Water desalination and air conditioning consumes huge amount of energy that mostly come from fossil fuels, which produces harmful emissions detrimental to the environment. This work is concerned with the use of a new hybrid cooling and water desalination system driven by solar thermal energy. The system primarily consists of an evacuated tube solar collector, LiBr absorption chiller, and a humidification-dehumidification (HDH) unit. Seawater is used to cool the condenser and absorber of the chiller as well as the condenser of the HDH unit. The heat rejected by the absorber is used to drive the HDH unit.
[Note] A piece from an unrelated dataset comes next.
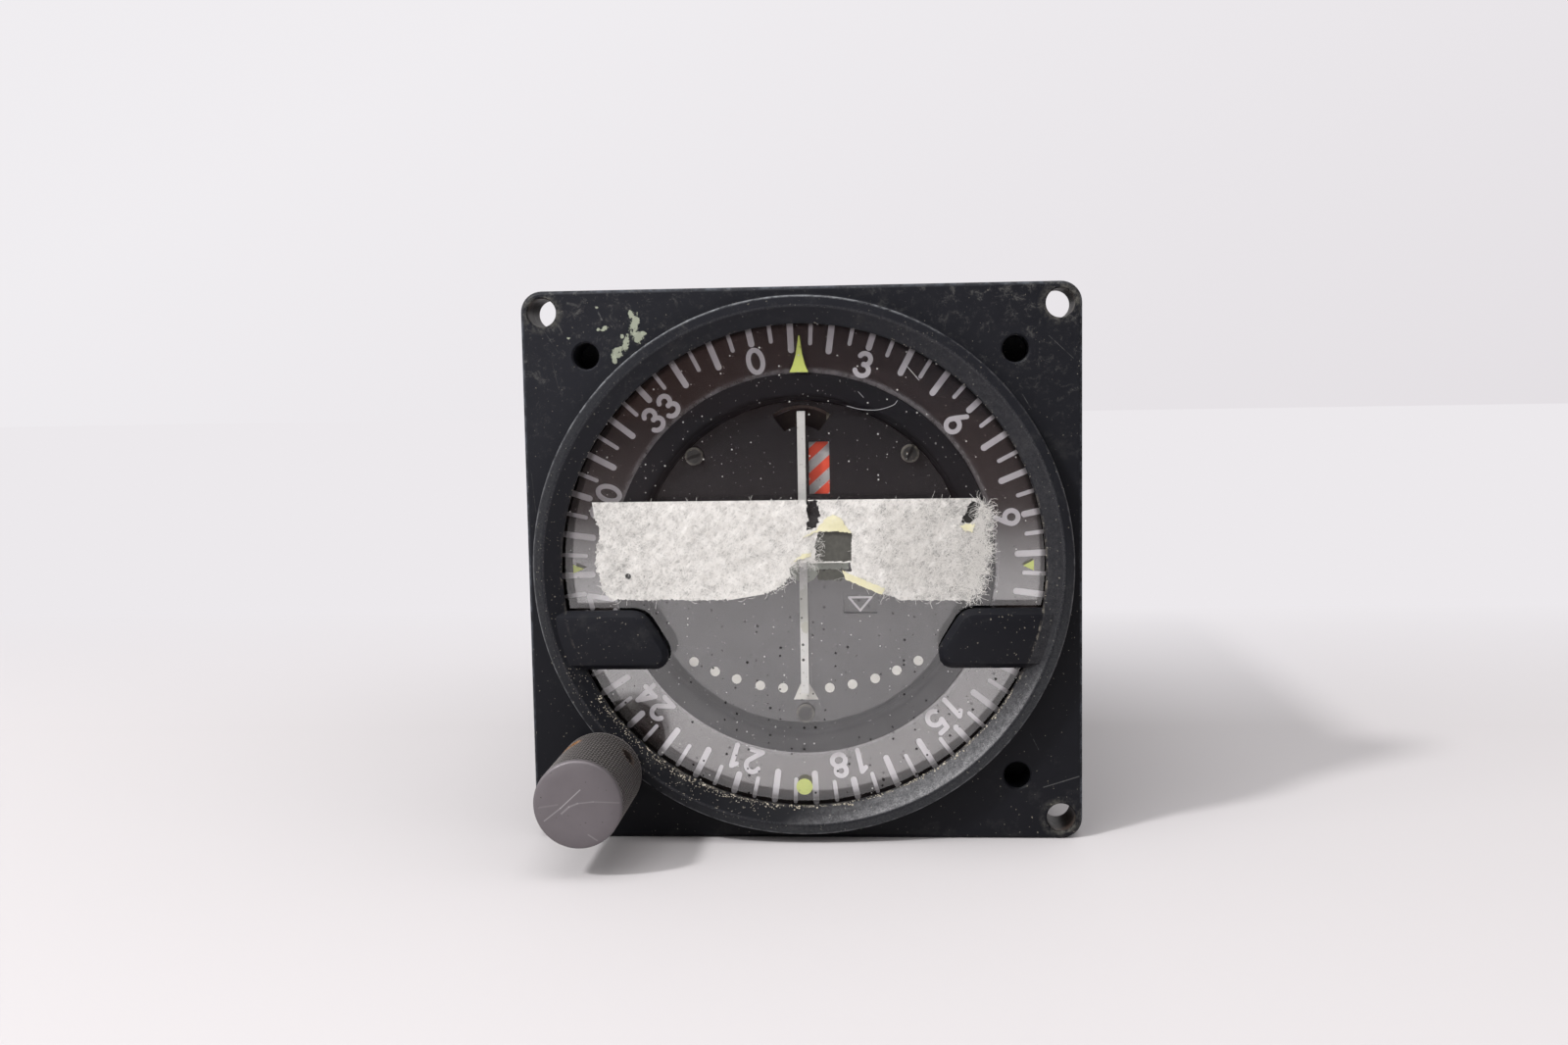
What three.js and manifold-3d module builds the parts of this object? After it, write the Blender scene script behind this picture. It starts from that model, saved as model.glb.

Thermodynamic model of the system has been formulated and simulated using engineering equation solver (EES) software. The results show that the coefficient of performance (COP) of the chiller nearly remain constant with increase in seawater temperature at the absorber inlet. The average COP of the chiller is found to be 0.76. The hybrid system efficiency increases with increase in the seawater temperature mainly due the effect of latent heat of water condensation. The rate of fresh water production increases with increase in the seawater inlet temperature. This resulted in a higher outlet temperature at the absorber exit, leading to a higher energy input to the HDH unit. Gained output ratio (GOR) increases with increase in seawater temperature. This is due to the direct proportionality of the GOR to the amount of fresh water produced. The results also revealed that increasing the flow rate of seawater causes the decrease in the fresh water production due to the corresponding decrease in the temperature of the seawater.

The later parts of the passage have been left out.